GOAL:
Output each line of the material exactly as it stands.

——

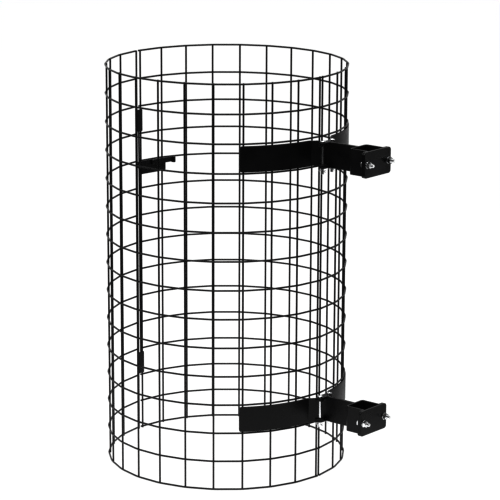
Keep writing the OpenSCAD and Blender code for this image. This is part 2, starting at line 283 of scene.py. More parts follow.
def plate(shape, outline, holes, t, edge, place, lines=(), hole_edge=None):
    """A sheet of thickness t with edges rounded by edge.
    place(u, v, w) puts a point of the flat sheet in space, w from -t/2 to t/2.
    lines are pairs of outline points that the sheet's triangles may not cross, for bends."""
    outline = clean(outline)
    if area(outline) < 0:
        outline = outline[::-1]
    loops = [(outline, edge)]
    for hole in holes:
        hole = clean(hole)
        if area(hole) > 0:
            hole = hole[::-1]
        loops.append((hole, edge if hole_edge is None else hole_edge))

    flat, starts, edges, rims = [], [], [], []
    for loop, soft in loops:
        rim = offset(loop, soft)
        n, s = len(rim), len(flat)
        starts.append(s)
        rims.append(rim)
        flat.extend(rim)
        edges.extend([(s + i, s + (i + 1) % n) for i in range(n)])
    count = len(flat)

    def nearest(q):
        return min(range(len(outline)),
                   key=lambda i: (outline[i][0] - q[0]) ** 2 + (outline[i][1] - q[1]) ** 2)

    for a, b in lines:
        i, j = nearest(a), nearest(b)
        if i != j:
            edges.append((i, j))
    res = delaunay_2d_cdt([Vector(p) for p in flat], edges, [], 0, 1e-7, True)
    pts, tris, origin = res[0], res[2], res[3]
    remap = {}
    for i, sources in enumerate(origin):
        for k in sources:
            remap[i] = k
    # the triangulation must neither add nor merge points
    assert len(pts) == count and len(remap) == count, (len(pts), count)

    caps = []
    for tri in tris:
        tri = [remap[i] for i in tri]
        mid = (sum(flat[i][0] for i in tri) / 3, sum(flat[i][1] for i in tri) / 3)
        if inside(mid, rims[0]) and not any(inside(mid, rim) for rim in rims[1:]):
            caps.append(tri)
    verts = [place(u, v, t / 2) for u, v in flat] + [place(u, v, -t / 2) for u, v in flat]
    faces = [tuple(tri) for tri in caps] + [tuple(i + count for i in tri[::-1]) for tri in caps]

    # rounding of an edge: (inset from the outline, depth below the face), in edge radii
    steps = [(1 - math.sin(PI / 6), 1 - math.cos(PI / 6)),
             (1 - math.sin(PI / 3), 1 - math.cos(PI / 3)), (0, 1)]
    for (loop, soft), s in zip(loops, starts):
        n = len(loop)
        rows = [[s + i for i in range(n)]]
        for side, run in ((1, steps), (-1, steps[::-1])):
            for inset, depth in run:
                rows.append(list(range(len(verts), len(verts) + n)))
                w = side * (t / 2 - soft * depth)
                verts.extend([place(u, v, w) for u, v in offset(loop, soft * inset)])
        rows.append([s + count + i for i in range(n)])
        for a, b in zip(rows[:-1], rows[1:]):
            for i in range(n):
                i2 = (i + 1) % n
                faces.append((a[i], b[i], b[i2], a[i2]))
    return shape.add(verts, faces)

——

FULL RESPONSE:
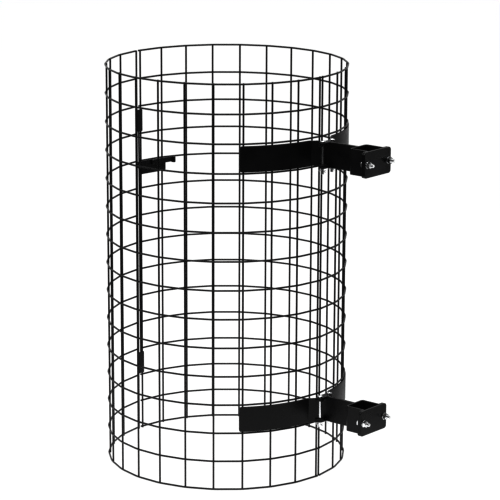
Keep writing the OpenSCAD and Blender code for this image. This is part 2, starting at line 283 of scene.py. More parts follow.
def plate(shape, outline, holes, t, edge, place, lines=(), hole_edge=None):
    """A sheet of thickness t with edges rounded by edge.
    place(u, v, w) puts a point of the flat sheet in space, w from -t/2 to t/2.
    lines are pairs of outline points that the sheet's triangles may not cross, for bends."""
    outline = clean(outline)
    if area(outline) < 0:
        outline = outline[::-1]
    loops = [(outline, edge)]
    for hole in holes:
        hole = clean(hole)
        if area(hole) > 0:
            hole = hole[::-1]
        loops.append((hole, edge if hole_edge is None else hole_edge))

    flat, starts, edges, rims = [], [], [], []
    for loop, soft in loops:
        rim = offset(loop, soft)
        n, s = len(rim), len(flat)
        starts.append(s)
        rims.append(rim)
        flat.extend(rim)
        edges.extend([(s + i, s + (i + 1) % n) for i in range(n)])
    count = len(flat)

    def nearest(q):
        return min(range(len(outline)),
                   key=lambda i: (outline[i][0] - q[0]) ** 2 + (outline[i][1] - q[1]) ** 2)

    for a, b in lines:
        i, j = nearest(a), nearest(b)
        if i != j:
            edges.append((i, j))
    res = delaunay_2d_cdt([Vector(p) for p in flat], edges, [], 0, 1e-7, True)
    pts, tris, origin = res[0], res[2], res[3]
    remap = {}
    for i, sources in enumerate(origin):
        for k in sources:
            remap[i] = k
    # the triangulation must neither add nor merge points
    assert len(pts) == count and len(remap) == count, (len(pts), count)

    caps = []
    for tri in tris:
        tri = [remap[i] for i in tri]
        mid = (sum(flat[i][0] for i in tri) / 3, sum(flat[i][1] for i in tri) / 3)
        if inside(mid, rims[0]) and not any(inside(mid, rim) for rim in rims[1:]):
            caps.append(tri)
    verts = [place(u, v, t / 2) for u, v in flat] + [place(u, v, -t / 2) for u, v in flat]
    faces = [tuple(tri) for tri in caps] + [tuple(i + count for i in tri[::-1]) for tri in caps]

    # rounding of an edge: (inset from the outline, depth below the face), in edge radii
    steps = [(1 - math.sin(PI / 6), 1 - math.cos(PI / 6)),
             (1 - math.sin(PI / 3), 1 - math.cos(PI / 3)), (0, 1)]
    for (loop, soft), s in zip(loops, starts):
        n = len(loop)
        rows = [[s + i for i in range(n)]]
        for side, run in ((1, steps), (-1, steps[::-1])):
            for inset, depth in run:
                rows.append(list(range(len(verts), len(verts) + n)))
                w = side * (t / 2 - soft * depth)
                verts.extend([place(u, v, w) for u, v in offset(loop, soft * inset)])
        rows.append([s + count + i for i in range(n)])
        for a, b in zip(rows[:-1], rows[1:]):
            for i in range(n):
                i2 = (i + 1) % n
                faces.append((a[i], b[i], b[i2], a[i2]))
    return shape.add(verts, faces)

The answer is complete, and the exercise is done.